Engineering for control systems
For automotive manufacturers and suppliers, business success depends more than ever on the industry’s capability to bring to market affordable vehicles with a new generation of fuel efficient powertrains – offering lower emissions – without compromising brand values, such as driving experience, NVH, comfort and safety. Desired product innovation is increasingly dependent on the introduction of controlled or mechatronic systems. This implies a fast expansion of Electronic Control Units (ECU) and their flawless integration within the underlying mechanical subsystems.
Traditional mechanical engineering processes do not support the optimization of such a mechatronic system with acceptable quality and time-to-market. Instead, it mandates the adoption of a development approach where mechanical and controls engineering are interlocked throughout the design process, enabling upfront impact analysis and validation of different vehicle architectures and detailed designs. More specifically, it requires an evolution from rapid prototyping, using physical hardware, to a “Model-Based” engineering approach, using simulation models representing the controlled systems. This assumes availability of high-fidelity models for control model development (MIL), control software development (SIL) as well as for validation of the actual controller (HIL).
The automotive manufacturing industry needs to adopt an upfront virtual design and testing approach, combining accurate simulation models of control software and the underlying physical systems, while securing a comprehensive and well-managed testing process against functional, performance and safety requirements. Testing is done virtually to the maximum extent possible, breaking the traditional buildtest-(re)design pattern. This approach is called Model-Based Systems Engineering or MBSE.
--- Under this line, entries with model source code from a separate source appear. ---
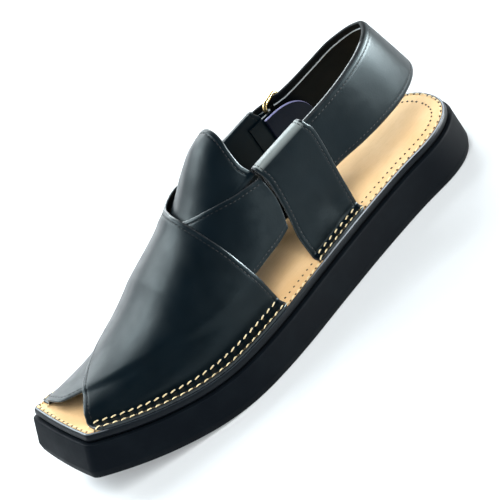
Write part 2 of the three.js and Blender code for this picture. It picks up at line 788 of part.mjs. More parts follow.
// The chape: a strip round the front bar, with a leg on each side of the tab and a slot for the
// prong.
function buckleChape() {
  const end = frontBar.x + chapeLeg;
  const seat = frontBar.x + rod + 3 * clearance + prongWidth;
  const outerLeg = (x) => -(tabWallPlace(x, -1, barShare) + tabWall + 3 * clearance);
  const innerLeg = -(tabTopPlace - liningGap - tabWall - clearance);
  const path = [[end, outerLeg(end)], [(end + seat) / 2, outerLeg((end + seat) / 2)], [seat, outerLeg(seat)]];
  for (const degrees of [90, 130, 180, 230, 270]) {
    const turn = THREE.MathUtils.degToRad(degrees);
    const radius = rod / 2 + clearance;
    path.push([frontBar.x + radius * Math.cos(turn), frontBar.y - radius * Math.sin(turn)]);
  }
  path.push([seat, innerLeg], [end, innerLeg]);
  const body = strip(path, chapeWall, (i, level) => barHeight + chapeHeight * (level - 0.5));
  const slot = slotBox(frontBar.x, slotLength);
  return fromSolid(toSolid(body).subtract(toSolid(slot)));
}

// The guard: a flap with a rounded end between the foot and the buckle. Its stops lie closer
// together towards the end, and the last one stays a little short of it.
function buckleGuard() {
  const steps = 12;
  const lastStop = 0.995;
  const crowding = 1.6;
  const front = frontBar.x + guardLap;
  const place = -(barPlace - rod / 2 - prongWidth - 2 * clearance - guardThickness);
  const path = [];
  for (let k = 0; k <= steps; k += 1) {
    const share = 1 - (1 - k / steps) ** crowding;
    path.push([front - guardLength * share * lastStop, place]);
  }
  return strip(path, guardThickness, (i, level) => {
    const share = (front - path[i][0]) / guardLength;
    const half = (guardHeight / 2) * Math.pow(1 - share ** guardRound, 1 / guardTip);
    return barHeight - guardDrop + half * (2 * level - 1);
  });
}

const group = new THREE.Group();

function add(name, geometry, colour, roughness, metalness = 0) {
  const material = new THREE.MeshStandardMaterial({ color: colour, roughness, metalness });
  geometry.computeVertexNormals();
  const mesh = new THREE.Mesh(geometry, material);
  mesh.name = name;
  group.add(mesh);
}

const leather = 0x16191c;
const rubber = 0x141618;
const tan = 0xd9ab7c;
const brass = 0xc79a4a;

const weltBottom = (x) => outsoleThickness(x) + clearance;
const bedDepth = insoleThickness + clearance;
const insoleInset = weltInset + rimWidth + clearance;

add("outsole", plate([
  { inset: bevelInset, height: () => 0 },
  { inset: 0, height: () => bevelHeight },
  { inset: 0, height: outsoleThickness },
]), rubber, 0.8);
add("midsole", plate([
  { inset: weltInset + weltEdge, height: weltBottom },
  { inset: weltInset, height: (x) => weltBottom(x) + weltEdge },
  { inset: weltInset, height: (x) => insoleTop(x) - weltEdge },
  { inset: weltInset + weltEdge, height: insoleTop },
  { inset: weltInset + rimWidth, height: insoleTop },
  { inset: weltInset + rimWidth, height: (x) => insoleTop(x) - bedDepth },
]), rubber, 0.35);
add("insole", plate([
  { inset: insoleInset, height: (x) => insoleTop(x) - insoleThickness },
  { inset: insoleInset, height: insoleTop },
]), tan, 0.6);
add("upper", upper(), leather, 0.4);
add("tongue", tongue(), leather, 0.4);
add("tab_medial", tab(1, tabHeightMedial, strapThickness + 2 * strapPlay), leather, 0.4);
add("tab_lateral", tab(-1, tabHeightLateral, liningGap), leather, 0.4);
add("heel_strap", heelStrap(), leather, 0.4);
add("buckle_frame", buckleFrame(), brass, 0.3, 1);
add("buckle_prong", buckleProng(), brass, 0.3, 1);
add("buckle_chape", buckleChape(), leather, 0.4);
add("buckle_guard", buckleGuard(), leather, 0.4);

// The origin goes to the middle of the footprint.
const footprint = new THREE.Box3().setFromObject(group, true);
const centre = footprint.getCenter(new THREE.Vector3());
group.position.set(-centre.x, -centre.y, -footprint.min.z);

export default group;
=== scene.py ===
"""The finished look of a black peshawari chappal, the right shoe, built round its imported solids.

Lengths are millimetres along the shoe's own axis until a mesh is made: x from the heel to the toe
with 0 at the middle of the sole, y to the inner side, z up from the floor. The meshes themselves
are in metres in the shared frame.
"""

from __future__ import annotations

import logging
from collections.abc import Callable
from dataclasses import dataclass, field
from enum import Enum, IntEnum

import bpy
import numpy as np
from mathutils import Matrix, Vector
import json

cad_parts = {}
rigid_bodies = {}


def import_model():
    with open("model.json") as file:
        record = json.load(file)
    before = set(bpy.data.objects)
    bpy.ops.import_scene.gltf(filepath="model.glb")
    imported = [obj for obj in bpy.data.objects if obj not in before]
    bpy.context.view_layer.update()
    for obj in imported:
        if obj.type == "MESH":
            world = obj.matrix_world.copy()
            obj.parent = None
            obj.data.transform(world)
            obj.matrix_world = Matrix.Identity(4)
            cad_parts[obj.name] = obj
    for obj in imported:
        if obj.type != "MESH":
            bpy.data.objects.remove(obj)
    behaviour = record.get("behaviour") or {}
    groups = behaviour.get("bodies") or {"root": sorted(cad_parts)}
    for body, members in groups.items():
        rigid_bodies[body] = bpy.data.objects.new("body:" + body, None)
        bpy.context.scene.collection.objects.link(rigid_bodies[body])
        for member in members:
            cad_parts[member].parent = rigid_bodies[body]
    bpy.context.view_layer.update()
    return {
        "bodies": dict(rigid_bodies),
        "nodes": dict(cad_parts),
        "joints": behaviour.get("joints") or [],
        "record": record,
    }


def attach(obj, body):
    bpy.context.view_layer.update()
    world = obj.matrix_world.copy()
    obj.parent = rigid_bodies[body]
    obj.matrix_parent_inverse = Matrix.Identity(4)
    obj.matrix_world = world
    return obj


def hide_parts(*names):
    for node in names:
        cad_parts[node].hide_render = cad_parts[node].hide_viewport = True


log = logging.getLogger("chappal")
Array = np.ndarray
Colour = tuple[float, float, float]
Place = tuple[float, float, float]
Height = Callable[[Array], Array]
Pair = tuple[float, float]

# Half widths of the sole: along, then shares of half the heel, ball (inner, outer) and toe widths
OUTLINE = np.array([
    (0.0, 1.0, 0.0, 0.0, 0.0),
    (0.155, 1.0, 0.0, 0.0, 0.0),
    (0.293, 0.6, 0.336, 0.344, 0.0),
    (0.431, 0.25, 0.693, 0.7, 0.0),
    (0.552, 0.0, 0.98, 0.954, 0.0),
    (0.655, 0.0, 1.028, 0.972, 0.0),
    (0.741, 0.0, 0.98, 0.924, 0.0),
    (0.845, 0.0, 0.62, 0.592, 0.387),
    (0.914, 0.0, 0.33, 0.36, 0.7),
    (1.0, 0.0, 0.0, 0.075, 1.0),
])

# Share of the way from the ball to the heel thickness of the outsole
WEDGE = np.array([(0.0, 1.0), (0.362, 0.4), (0.707, 0.0), (1.0, 0.0)])

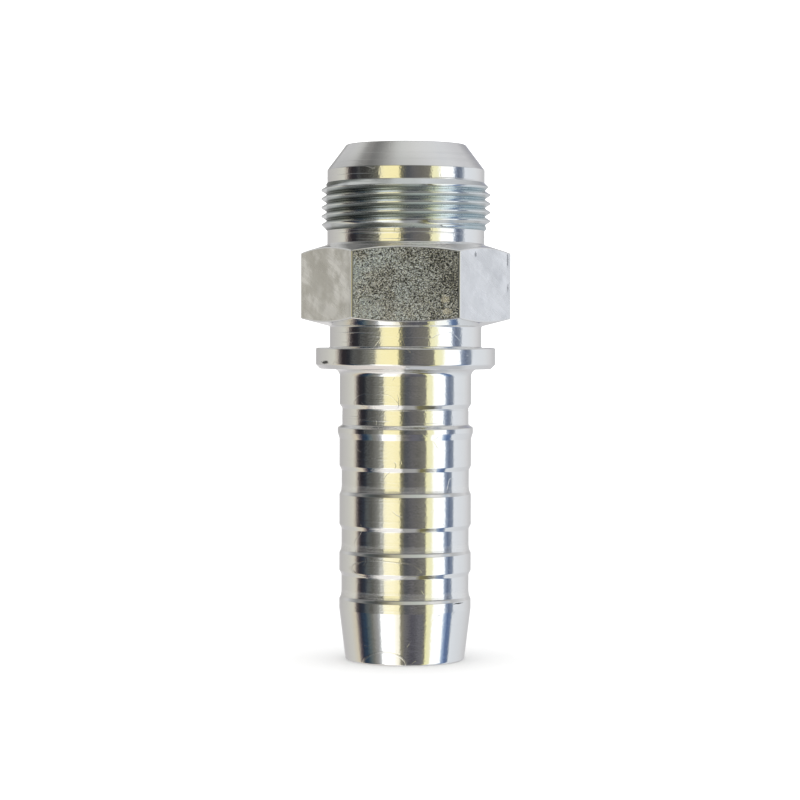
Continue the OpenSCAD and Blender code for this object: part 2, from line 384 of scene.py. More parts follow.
# Turned body
# Free-cutting steel bar, turned to the grooved hose tail, the collar and its lock groove, the neck and
# the nose with its 37-degree seat, and bored right through. Sizes are in millimetres, as in the drawing.
MM = 0.001
mount_sizes = {m["name"]: m["dims"] for m in frame["record"]["mounts"]}
box_high = Vector(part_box("hose_insert")[1]) / MM
BORE_R = mount_sizes["through_bore"]["r_mm"]
BORE_CHAMFER = 0.4
BORE_EDGE_ROUND = 0.1
TAIL_END_R = 29.1 / 2
TAIL_END_ROUND = 0.5
TAPER_LEN = 12.6
RIDGE_R = mount_sizes["hose_tail"]["r_mm"]
RIDGE_ROUND = 0.3
GROOVE_R = 31.15 / 2
GROOVE_LEN = 4.9
FOOT_RISE = 0.15
FOOT_LEN = 1.0
FOOT_SLOPE_LEN = 0.75
FOOT_ROUNDS = (1.2, 6.0)
SLOPE_LEN = 1.05
END_LAND_LEN = 2.3
LOW_RIDGE_LEN = 4.25
MID_RIDGE_LEN = 7.3
TOP_RIDGE_LEN = 6.6
LIP_R = mount_sizes["hose_lip"]["r_mm"]
LIP_LEN = 1.2
LIP_SLOPE_LEN = 1.5
LIP_STEP_LEN = 0.7
UPPER_GROOVE_R = 30.9 / 2
UPPER_GROOVE_LEN = 4.0
TOP_LAND_R = 16.1
TOP_LAND_LEN = 6.8
COLLAR_R = mount_sizes["collar"]["r_mm"]
COLLAR_LEN = 5.2
COLLAR_TOP_ROUND = 0.4
COLLAR_FOOT_CHAMFER = 1.1
COLLAR_FOOT_ROUND = 0.5
COLLAR_FILLET = 1.7
LOCK_GROOVE_R = 37.1 / 2
LOCK_GROOVE_LEN = 5.2
LOCK_GROOVE_ROUND = 0.4
HEX_LEN = 19.85
NECK_R = 38.4 / 2
NECK_LEN = 3.4
THREAD_LEN = 11.65
NOSE_LEN = 3.1
NOSE_TIP_R = 29.1 / 2
NOSE_TIP_ROUND = 0.4
TOTAL_LEN = box_high.z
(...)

LMS Services offering for controls engineering
LMS has built extensive competence helping customers with the definition and process to build reusable, reconfigurable architectures for control development. The LMS MBSE approach enables parallel development of control software and underlying mechanical components, allowing plug-and-play replacements of real-time-enabled physical plant models with the final hardware as it becomes available. Leveraging strong verification and validation processes, LMS can secure the functionality and safety of the control algorithms using automated ECU testing in MiL, SiL, and HiL development phases.
Taking advantage of vast experience in controls engineering, we support customers by establishing a process for optimal control development, balancing different vehicle attributes with the numerous ECU software alternatives and options.
LMS has developed an optimized, customizable process with associated tools, migrating legacy ECU C-code to control models and conforming to the MBSE paradigm shift. The resulting MATLAB/Simulink® models are guaranteed equivalent to the original C-code and satisfy requirements for increased readability and auto-code generation. Leveraging these processes and tools, we offer a scalable service to perform the migration, resulting in production code for ECU control units.
LMS pioneered the introduction of an MBSE development approach for production HEVs. We take responsibility for the physical plant models running real-time in a HiL context and support automated verification and validation of the hybrid vehicle supervisory controller. On the supplier side, we co-operated in the development of a Solid Oxide Fuel Cell (SOFC) strategy. Leveraging strong verification and validation processes, LMS took release responsibility for the control strategy of the SOFC system, securing an aggressive development program.